As most of you have probably noticed, this blog is all over the map.
Sometimes I'll write about reading. Sometimes I'll write about movies, or the box office. Sometimes I'll try to make people laugh; sometimes I'm more serious.
Because so many other blogs deal so well with screenwriting, I haven't written all that much about that aspect, other than to occasionally filter writing ideas through my reading POV.
But now I'm inspired to just rant a little. I'm going to even use capital letters, and bold. (Wow, who knows, someday this blog might even have a photo or two. Nah).
Anyway, this is my thesis for the day:
IF YOU WANT TO BE A SCREENWRITER, PUT IN THE WORK.
You know what the biggest problem is with most young writers today? They sit down to their first script, and they don't say to themselves "I'm going to learn how to be a writer, by writing". They say "I'm going to write something, and sell it to Hollywood".
And then they knock out a script, and then they go over to the Internet message board they have been occasionally hanging out around, and they post "Hey, I just wrote my first script. How do I get an agent?"
Of course, they don't want to hear the answer, which is:
You don't. Throw the script into a drawer, and write another one. And then write another one.
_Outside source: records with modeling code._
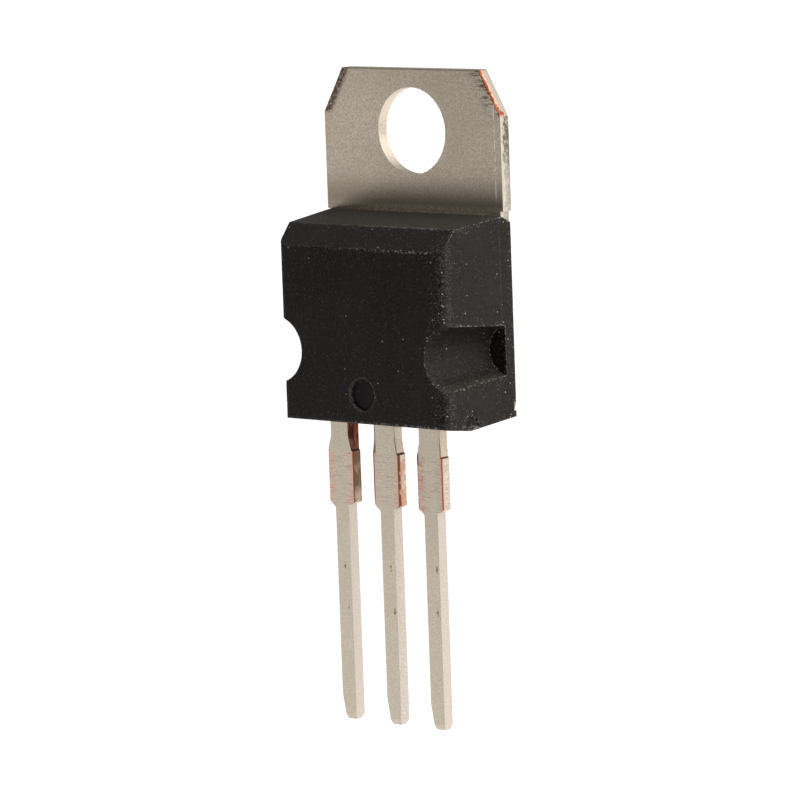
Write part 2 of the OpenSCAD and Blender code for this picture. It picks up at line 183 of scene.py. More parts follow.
class Paint:
    """The node tree of a material or of the world. Most methods add nodes and give back their output."""

    def __init__(self, owner):
        self.owner = owner
        owner.use_nodes = True
        self.tree = owner.node_tree
        self.tree.nodes.clear()

    def feed(self, socket, value):
        """Links an output to an input socket, or sets the input to a plain value"""
        if isinstance(value, bpy.types.NodeSocket):
            self.tree.links.new(value, socket)
        elif socket.type == "RGBA":
            socket.default_value = (*value[:3], 1)
        else:
            socket.default_value = value

    def node(self, kind, settings=None, **inputs):
        """A new node, with its settings and inputs by name and an underscore for each space"""
        made = self.tree.nodes.new("ShaderNode" + kind)
        for name, value in (settings or {}).items():
            setattr(made, name, value)
        for name, value in inputs.items():
            self.feed(made.inputs[name.replace("_", " ")], value)
        return made

    def operate(self, kind, operation, values):
        """The outputs of a new node that does one operation on the values"""
        made = self.node(kind, {"operation": operation})
        for socket, value in zip(made.inputs, values):
            self.feed(socket, value)
        return made.outputs

    def math(self, operation, *values):
        return self.operate("Math", operation, values)[0]

    def vector(self, operation, *values):
        return self.operate("VectorMath", operation, values)["Vector"]

    def number(self, operation, *vectors):
        """A length or a dot product"""
        return self.operate("VectorMath", operation, vectors)["Value"]

    def split(self, vector):
        return self.node("SeparateXYZ", Vector=vector).outputs[:3]

    def place(self):
        """The point's coordinates in the part's frame, in millimetres"""
        coordinates = self.node("TexCoord").outputs["Object"]
        return self.vector("MULTIPLY", coordinates, (1 / MM, 1 / MM, 1 / MM))

    def facing(self, x, y, z):
        """How far the surface faces a direction: 1 straight at it, 0 across it"""
        return self.number("DOT_PRODUCT", self.node("NewGeometry").outputs["Normal"], (x, y, z))

    def attribute(self, name):
        return self.node("Attribute", {"attribute_name": name}).outputs["Fac"]

    def from_line(self, place, point, along):
        """Distance from the line through a point"""
        offset = self.vector("SUBTRACT", place, point)
        return self.number("LENGTH", self.vector("CROSS_PRODUCT", offset, along))

    def ramp(self, value, start, end, low=0.0, high=1.0):
        """low up to start, then smoothly to high at end. It runs downwards where end is under start."""
        made = self.node("MapRange", {"interpolation_type": "SMOOTHSTEP", "clamp": True})
        if start > end:
            start, end, low, high = end, start, high, low
        for name, number in zip(("Value", "From Min", "From Max", "To Min", "To Max"),
                                (value, start, end, low, high)):
            self.feed(made.inputs[name], number)
        return made.outputs[0]

    def inside(self, value, start, end, soft):
        """1 between start and end, and 0 outside them"""
        return self.both(self.ramp(value, start - soft, start + soft),
                         self.ramp(value, end + soft, end - soft))

    def both(self, *masks):
        """The product of two or more masks, which is 1 only where all of them are"""
        product = masks[0]
        for mask in masks[1:]:
            product = self.math("MULTIPLY", product, mask)
        return product

    def noise(self, place, scale, detail=2.0, stretch=(1, 1, 1), roughness=0.5):
        """Noise of scale features per millimetre, closer along an axis with a larger stretch"""
        if stretch != (1, 1, 1):
            place = self.vector("MULTIPLY", place, stretch)
        return self.node("TexNoise", Vector=place, Scale=scale, Detail=detail,
                         Roughness=roughness).outputs["Fac"]

    def specks(self, place, spacing, radius, share):
        """Round specks, at most one to a cell of the given spacing, in the given share of the cells"""
        cells = self.node("TexVoronoi", Vector=place, Scale=1 / spacing)
        round_speck = self.ramp(cells.outputs["Distance"], 1.3 * radius / spacing, 0.7 * radius / spacing)
        chance = self.split(cells.outputs["Color"])[0]
        return self.both(round_speck, self.math("LESS_THAN", chance, share))

    def mix(self, factor, first, second):
        """The first colour where factor is 0 and the second where it is 1"""
        made = self.node("Mix", {"data_type": "RGBA"}, Factor=factor)
        first_socket, second_socket = [s for s in made.inputs if s.type == "RGBA"]
        self.feed(first_socket, first)
        self.feed(second_socket, second)
        return next(s for s in made.outputs if s.type == "RGBA")

    def finish(self, colour, roughness, height, depth, **shader):
        """Ends a material. height is a socket from 0 to 1, and depth its size in millimetres."""
        bump = self.node("Bump", Height=height, Distance=depth * MM, Strength=1.0)
        surface = self.node("BsdfPrincipled", Base_Color=colour, Roughness=roughness,
                            Normal=bump.outputs[0], **shader)
        self.node("OutputMaterial", Surface=surface.outputs[0])
        return self.owner


def paint_for(name):
    return Paint(bpy.data.materials.new(name))


def linear(level):
    """A screen's level from 0 to 1 as a share of the light of white"""
    return level / 12.92 if level <= 0.04045 else ((level + 0.055) / 1.055) ** 2.4


def screen(red, green, blue):
    """A colour given as it looks on a screen, from 0 to 255"""
    return tuple(linear(level / 255) for level in (red, green, blue))


# Moulding compound

EPOXY = (0.019, 0.0154, 0.0128)
EPOXY_DARK = (0.0037, 0.003, 0.0026)
EPOXY_CLOUD = (0.024, 0.0205, 0.0175)
PIN_FLOOR = (0.011, 0.0045, 0.0055)
PIN_RIM = (0.055, 0.05, 0.043)
SCAR = (0.003, 0.0027, 0.0025)
CHIPPED = screen(158, 148, 112)
# Painted light: paler colours for the right side and for the faces that look up
SIDE_LIGHT_PAINT = (0.043, 0.0365, 0.0285)
TOP_LIGHT_PAINT = (0.042, 0.0365, 0.0305)
# Rubbed grey edges that are also painted highlights
WORN_AND_HIGHLIT = (0.15, 0.138, 0.118)
SPECK = (0.068, 0.062, 0.054)
PALE_SPECK = (0.25, 0.235, 0.205)
PARTING = (0.05, 0.045, 0.038)


class Compound:
    """A point of the moulding: its place and grain, and how near it is to the edges and to the lit right
    side, where the painted edge highlights grow stronger
    """

    def __init__(self, paint):
        self.paint = paint
        self.place = paint.place()
        self.x, self.y, self.z = paint.split(self.place)
        self.grain = paint.noise(self.place, 10, 3, roughness=0.7)
        self.from_edge = paint.attribute("edge_distance")
        self.from_upright = paint.from_line(self.place, UPRIGHT_EDGE, (0, 0, 1))
        self.to_lit_right = paint.ramp(self.x, -4, 4, 0.15, 1)


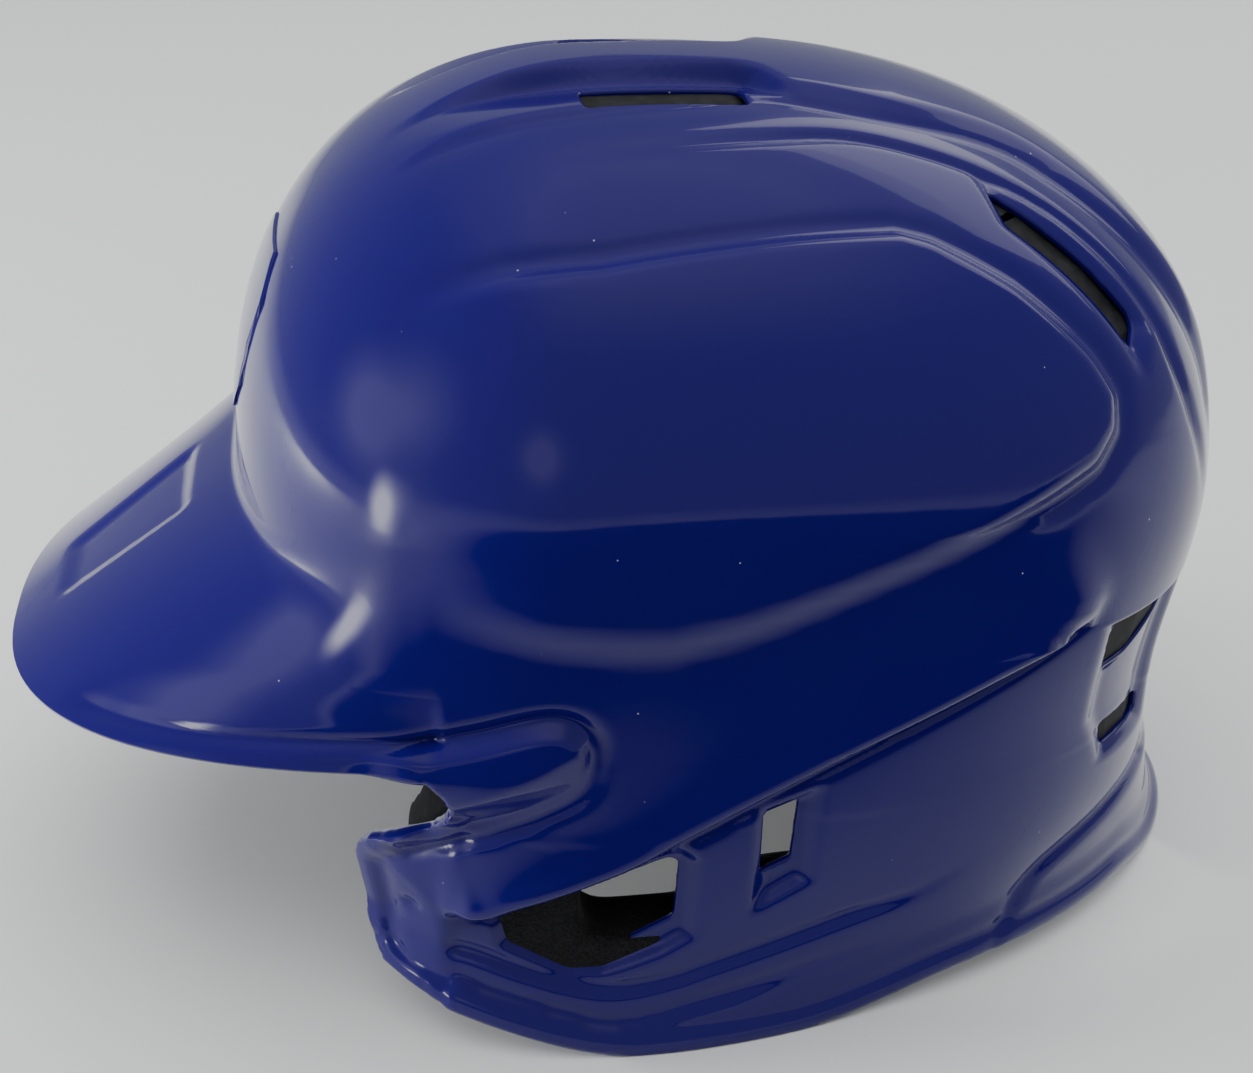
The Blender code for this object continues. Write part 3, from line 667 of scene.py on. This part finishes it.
def clip_cells(cells, keep, first_new):
    """Faces left of the cells where keep is not negative, and the new points on the cut.

    Each new point is (kept vertex, dropped vertex, share of the way from one to the other).
    """
    inside = keep >= 0.0
    state = inside[cells]
    faces = cells[state.all(axis=1)].tolist()
    made, new = {}, []
    for cell in cells[state.any(axis=1) & ~state.all(axis=1)].tolist():
        ring = []
        for a, b in zip(cell, cell[1:] + cell[:1]):
            if inside[a]:
                ring.append(a)
            if inside[a] != inside[b]:
                kept, dropped = (a, b) if inside[a] else (b, a)
                if keep[kept] == 0.0:
                    continue
                key = (kept, dropped)
                if key not in made:
                    made[key] = first_new + len(new)
                    new.append((kept, dropped, keep[kept] / (keep[kept] - keep[dropped])))
                ring.append(made[key])
        if len(ring) > 2:
            faces.append(ring)
    return faces, new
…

There should be a rule, that you can't even try to sell one of your screenplays, until you have written at least 3. Or maybe 5. 7? 10's a good number. Because that's about the time most writers really start to figure out this whole screenwriting thing.
Of course, writers don't want to hear this, because it's daunting. It seems like work. And meanwhile, they think most movies in the theaters are so bad that anyone can write them.
But look at other careers. You want to be a doctor? You've got to put in a lot of time and effort --
LEARNING -- before you get to perform surgery on someone. You want to defend a killer? Again, you can't just walk in off the street and be a lawyer.
Unfortunately, there's no test for screenwriting. You don't need a license to practice. That's not necessarily a good thing.
Other careers even have rules. You can't even play football in the NFL, until you have been out of high school for at least two years. It's to protect the players, because they aren't ready, even if they think they are.
You think good screenwriting is really all that much easier than medicine or the law? You're wrong. You think you're ready to play with the big boys? No.
You need to treat it like a career. You need to read the books, you need to find writing exercises that sharpen your mind, your characters, your story, your dialogue. You need to see movies, and think about why and how they work.
You need to write scripts without worrying if they are commercial, because it isn't about that right now.
Hell, I think everyone should be required to adapt a book that they like a lot, that they don't have the rights to and probably never will get the rights to. Just as a writing exercise, to take you that much farther down the road. Adapt a J.D. Salenger short story. Do a screenplay based on that fantasy novel you've always loved.
Who cares if no one will ever buy it? That's the point. Write. The more you write, the better you get. And hell, if you adapt something that you like, you'll probably enjoy adapting it. Though if you don't enjoy simply writing, of creating something, then maybe you're in the wrong business anyway.
Of course, I'm terrible at taking my own advice. I haven't really consistently put in the work, outside of actually pounding out close to a dozen scripts. Though through the course of my reading career, I've actually been paid to do assignments that helped my writing.
I was paid to type the foreign film "Kolya" into screenplay form, from just watching the subtitled video. Want a good intensive exercise for screenplay form? Turn a movie back into a script.
I was paid to type the musical "Chicago" into screenplay form, from play form (apparently because execs' brains hurt if they have to read something that isn't a book or a screenplay). Want a good intensive exercise in screenplays? Simply retype the script of something someone else wrote.
Another company regularly hired me to do a scene breakdown of their scripts in development; basically the slugline of the scene and a brief description of what happens in the scene. Again, it's a way to find yourself looking at how scripts flow and come together.
There are a zillion different writing exercises that you can do to make your writing and your scripts better, from writing scenes between characters who never even meet during your script (just to explore different aspects of your characters), to trying to write sequences of your script without any dialogue at all, just to make yourself come up with ways of telling things without dialogue.
If all this sounds like work, it is. That's the point. Screenwriters aren't born, they are made. Talent helps, but unrefined talent isn't going to get you far enough.
Yes, there are stories of people selling their first screenplay, or having their first screenplay place well in a contest. It happens. But when they are inevitably asked "What else do you have", well, it's good to have an answer.
Write as much as you can. Don't make it about the selling, make it about the process. Aspiring TV writers have the right idea; they spec episodes of TV shows, not in hopes of actually selling them as episodes, but as writing samples, to show they can write. And in putting together all these samples, they learn how to write better.
Put in the effort. And if you don't want to, well, it just might not be the business for you.